Organizations rarely rely on a single workforce model because different business needs require different approaches. Permanent employees may provide long term stability for core business functions, while contract professionals allow teams to scale quickly during periods of growth. Statement of Work engagements help manage complex projects, third party payrolling simplifies employment administration, and MSP and VMS solutions create the operational foundation that keeps the entire workforce program running efficiently.
Rather than asking which model is the least expensive, organizations should evaluate which combination creates the greatest business value. The answer often depends on workforce maturity, organizational complexity, and long term growth objectives. Businesses that align each workforce model with the work it is best suited to perform generally achieve stronger operational outcomes while maintaining greater flexibility as business priorities evolve.

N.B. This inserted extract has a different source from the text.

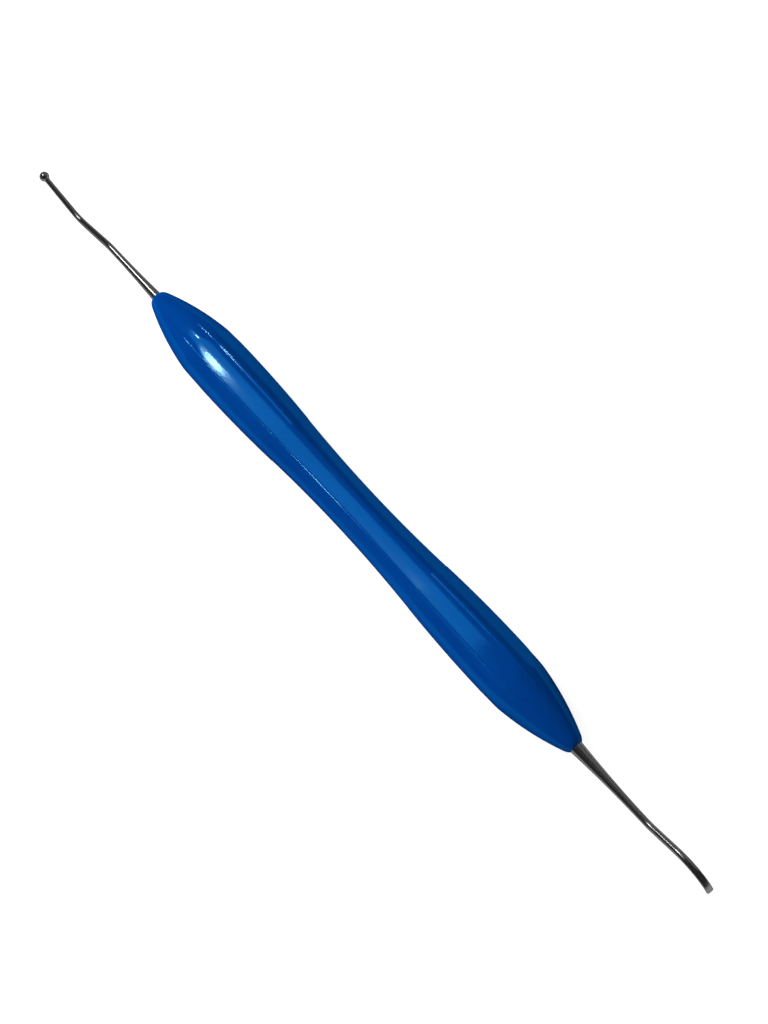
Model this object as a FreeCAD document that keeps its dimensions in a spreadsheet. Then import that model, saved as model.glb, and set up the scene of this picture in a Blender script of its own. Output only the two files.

A meaningful cost benefit analysis should examine far more than labor rates or management fees. Workforce decisions influence hiring speed, operational efficiency, compliance, employee productivity, and an organization's ability to respond to changing market conditions. The lowest cost option is not always the one that produces the strongest business outcome, particularly for organizations operating in competitive or rapidly evolving industries.
Successful organizations view contingent workforce planning as a strategic business function rather than simply a procurement exercise. By understanding the strengths, limitations, and financial implications of direct hire, contract staffing, third party payrolling, Statement of Work management, MSP programs, and VMS technology, leaders can build workforce strategies that support both immediate operational needs and sustainable long term growth.